Short problem:
Check each line of the data for "part" and select those that have it.

Recorded information:

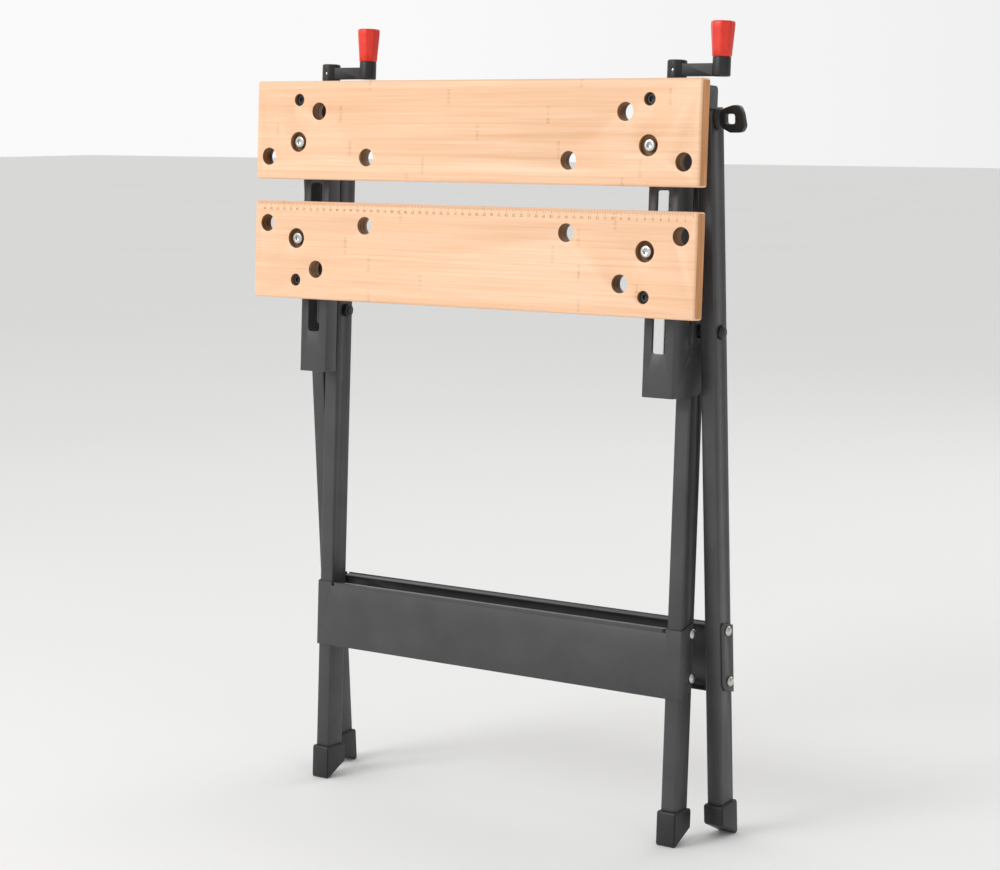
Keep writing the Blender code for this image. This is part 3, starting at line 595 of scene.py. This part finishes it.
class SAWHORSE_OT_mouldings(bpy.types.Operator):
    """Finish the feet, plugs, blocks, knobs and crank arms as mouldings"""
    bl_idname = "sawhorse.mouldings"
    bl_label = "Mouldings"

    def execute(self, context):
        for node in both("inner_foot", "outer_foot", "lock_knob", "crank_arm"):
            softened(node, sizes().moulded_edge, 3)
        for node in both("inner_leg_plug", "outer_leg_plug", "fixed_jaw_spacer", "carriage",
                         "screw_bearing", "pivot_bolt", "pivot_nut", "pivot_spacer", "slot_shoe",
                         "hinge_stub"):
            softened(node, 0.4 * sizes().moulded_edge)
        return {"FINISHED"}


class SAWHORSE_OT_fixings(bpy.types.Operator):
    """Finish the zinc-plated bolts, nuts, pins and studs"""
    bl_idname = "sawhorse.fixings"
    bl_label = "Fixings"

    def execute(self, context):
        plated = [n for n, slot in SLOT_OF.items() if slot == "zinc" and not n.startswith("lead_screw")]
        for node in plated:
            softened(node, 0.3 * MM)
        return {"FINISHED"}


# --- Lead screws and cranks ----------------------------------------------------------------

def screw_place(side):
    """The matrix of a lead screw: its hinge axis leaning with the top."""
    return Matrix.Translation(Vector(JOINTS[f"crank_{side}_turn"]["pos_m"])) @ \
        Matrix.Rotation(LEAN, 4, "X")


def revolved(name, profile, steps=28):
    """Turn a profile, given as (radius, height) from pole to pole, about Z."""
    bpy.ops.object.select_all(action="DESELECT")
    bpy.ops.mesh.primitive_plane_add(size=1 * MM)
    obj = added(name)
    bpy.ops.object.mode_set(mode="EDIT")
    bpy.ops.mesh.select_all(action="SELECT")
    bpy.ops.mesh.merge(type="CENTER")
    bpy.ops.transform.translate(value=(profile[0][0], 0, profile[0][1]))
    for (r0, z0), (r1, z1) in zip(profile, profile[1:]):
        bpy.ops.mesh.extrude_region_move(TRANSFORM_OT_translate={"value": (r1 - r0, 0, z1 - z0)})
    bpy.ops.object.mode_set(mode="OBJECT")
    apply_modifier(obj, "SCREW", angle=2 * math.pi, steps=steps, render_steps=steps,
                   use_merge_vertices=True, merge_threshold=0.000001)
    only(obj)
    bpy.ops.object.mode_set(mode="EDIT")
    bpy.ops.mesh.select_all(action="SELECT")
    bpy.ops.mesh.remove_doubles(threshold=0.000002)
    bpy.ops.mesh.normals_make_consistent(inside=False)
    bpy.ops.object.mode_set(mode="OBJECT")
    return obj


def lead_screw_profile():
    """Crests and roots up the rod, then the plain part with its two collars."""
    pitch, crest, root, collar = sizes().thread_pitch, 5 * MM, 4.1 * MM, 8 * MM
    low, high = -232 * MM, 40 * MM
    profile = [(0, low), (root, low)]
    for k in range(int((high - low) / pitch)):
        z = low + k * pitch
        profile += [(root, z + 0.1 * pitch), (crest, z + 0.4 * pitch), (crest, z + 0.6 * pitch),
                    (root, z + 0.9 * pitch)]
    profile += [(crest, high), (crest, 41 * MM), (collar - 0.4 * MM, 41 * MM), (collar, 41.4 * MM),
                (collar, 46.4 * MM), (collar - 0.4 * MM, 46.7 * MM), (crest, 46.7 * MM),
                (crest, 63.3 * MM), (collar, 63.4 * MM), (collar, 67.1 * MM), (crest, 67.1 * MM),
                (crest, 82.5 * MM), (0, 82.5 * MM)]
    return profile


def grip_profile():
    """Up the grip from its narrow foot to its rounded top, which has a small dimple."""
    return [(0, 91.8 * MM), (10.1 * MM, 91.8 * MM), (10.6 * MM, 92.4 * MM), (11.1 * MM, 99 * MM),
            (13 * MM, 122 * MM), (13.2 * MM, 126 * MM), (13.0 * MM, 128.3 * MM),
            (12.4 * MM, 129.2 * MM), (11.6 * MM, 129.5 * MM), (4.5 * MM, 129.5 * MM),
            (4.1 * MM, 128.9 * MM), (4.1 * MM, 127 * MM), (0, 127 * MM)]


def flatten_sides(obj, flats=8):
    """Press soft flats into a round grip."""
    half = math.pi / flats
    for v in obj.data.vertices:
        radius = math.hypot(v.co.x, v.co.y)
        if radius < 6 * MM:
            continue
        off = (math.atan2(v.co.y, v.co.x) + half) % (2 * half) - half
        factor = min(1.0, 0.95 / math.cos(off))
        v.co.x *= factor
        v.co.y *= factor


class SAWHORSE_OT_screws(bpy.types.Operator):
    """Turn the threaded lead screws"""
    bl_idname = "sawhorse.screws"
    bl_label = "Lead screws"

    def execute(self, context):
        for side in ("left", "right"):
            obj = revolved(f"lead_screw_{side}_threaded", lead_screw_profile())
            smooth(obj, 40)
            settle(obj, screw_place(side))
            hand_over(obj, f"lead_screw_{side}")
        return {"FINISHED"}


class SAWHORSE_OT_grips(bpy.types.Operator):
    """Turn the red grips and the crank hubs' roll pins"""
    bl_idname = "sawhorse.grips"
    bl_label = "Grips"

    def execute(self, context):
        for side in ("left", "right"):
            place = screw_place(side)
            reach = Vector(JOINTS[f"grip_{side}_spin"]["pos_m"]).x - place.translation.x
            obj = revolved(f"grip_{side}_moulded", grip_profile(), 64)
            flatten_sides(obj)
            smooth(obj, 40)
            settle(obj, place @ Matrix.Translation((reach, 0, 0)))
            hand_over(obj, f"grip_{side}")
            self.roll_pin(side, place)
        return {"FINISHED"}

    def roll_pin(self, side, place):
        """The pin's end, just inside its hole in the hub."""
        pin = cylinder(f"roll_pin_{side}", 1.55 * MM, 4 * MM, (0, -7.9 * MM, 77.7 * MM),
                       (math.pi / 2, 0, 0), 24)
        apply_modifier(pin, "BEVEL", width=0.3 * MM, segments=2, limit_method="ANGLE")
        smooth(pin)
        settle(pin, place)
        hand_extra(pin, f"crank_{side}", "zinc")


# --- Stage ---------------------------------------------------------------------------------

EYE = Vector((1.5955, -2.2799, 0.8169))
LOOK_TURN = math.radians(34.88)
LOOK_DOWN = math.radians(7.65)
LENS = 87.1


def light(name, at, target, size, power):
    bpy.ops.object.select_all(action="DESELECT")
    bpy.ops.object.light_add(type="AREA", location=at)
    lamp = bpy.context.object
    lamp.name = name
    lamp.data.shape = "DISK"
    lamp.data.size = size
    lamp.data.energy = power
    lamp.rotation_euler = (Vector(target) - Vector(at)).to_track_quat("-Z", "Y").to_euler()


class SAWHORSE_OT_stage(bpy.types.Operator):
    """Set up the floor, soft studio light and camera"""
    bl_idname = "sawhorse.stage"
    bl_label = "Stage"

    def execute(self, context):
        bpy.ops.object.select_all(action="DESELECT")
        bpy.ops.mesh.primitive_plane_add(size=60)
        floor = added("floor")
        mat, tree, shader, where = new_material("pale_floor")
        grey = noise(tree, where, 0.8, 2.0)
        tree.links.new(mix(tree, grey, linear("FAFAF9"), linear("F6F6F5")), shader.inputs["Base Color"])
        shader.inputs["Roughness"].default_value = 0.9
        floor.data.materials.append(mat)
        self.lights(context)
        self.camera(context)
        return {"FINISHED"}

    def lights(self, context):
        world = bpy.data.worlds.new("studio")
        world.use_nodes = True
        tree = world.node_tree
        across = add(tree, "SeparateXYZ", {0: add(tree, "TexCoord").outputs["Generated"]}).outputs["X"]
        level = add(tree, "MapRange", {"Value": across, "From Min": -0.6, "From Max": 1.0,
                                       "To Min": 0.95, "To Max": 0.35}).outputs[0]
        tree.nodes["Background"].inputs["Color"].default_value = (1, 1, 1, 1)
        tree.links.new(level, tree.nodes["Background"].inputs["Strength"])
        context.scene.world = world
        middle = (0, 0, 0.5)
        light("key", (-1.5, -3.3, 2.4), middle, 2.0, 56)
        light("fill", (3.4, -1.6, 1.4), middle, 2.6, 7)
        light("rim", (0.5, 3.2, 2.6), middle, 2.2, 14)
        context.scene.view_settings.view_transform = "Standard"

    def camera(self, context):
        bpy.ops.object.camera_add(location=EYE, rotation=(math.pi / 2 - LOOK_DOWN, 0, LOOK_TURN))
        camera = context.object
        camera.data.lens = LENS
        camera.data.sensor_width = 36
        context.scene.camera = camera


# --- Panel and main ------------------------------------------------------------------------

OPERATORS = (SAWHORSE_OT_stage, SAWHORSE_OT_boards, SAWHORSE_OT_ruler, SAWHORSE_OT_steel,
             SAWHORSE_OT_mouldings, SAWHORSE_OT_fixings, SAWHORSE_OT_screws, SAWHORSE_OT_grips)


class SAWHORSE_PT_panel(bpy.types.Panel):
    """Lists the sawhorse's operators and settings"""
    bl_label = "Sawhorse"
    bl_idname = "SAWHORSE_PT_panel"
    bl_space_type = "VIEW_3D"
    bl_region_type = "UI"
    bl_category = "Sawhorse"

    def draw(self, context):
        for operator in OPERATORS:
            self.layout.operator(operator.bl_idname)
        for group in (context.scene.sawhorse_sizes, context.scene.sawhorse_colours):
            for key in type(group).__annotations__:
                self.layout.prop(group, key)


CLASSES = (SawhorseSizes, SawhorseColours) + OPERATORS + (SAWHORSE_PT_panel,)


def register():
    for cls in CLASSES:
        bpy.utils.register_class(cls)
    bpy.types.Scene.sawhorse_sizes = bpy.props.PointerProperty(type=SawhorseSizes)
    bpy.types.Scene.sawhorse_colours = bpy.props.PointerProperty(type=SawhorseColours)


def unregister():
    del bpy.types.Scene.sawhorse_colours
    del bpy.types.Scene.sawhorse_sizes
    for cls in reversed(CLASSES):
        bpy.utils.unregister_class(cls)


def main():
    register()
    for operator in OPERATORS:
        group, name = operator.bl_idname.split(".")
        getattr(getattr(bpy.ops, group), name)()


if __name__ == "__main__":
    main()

Result below:
Keep writing the Blender code for this image. This is part 3, starting at line 595 of scene.py. This part finishes it.
    """Crests and roots up the rod, then the plain part with its two collars."""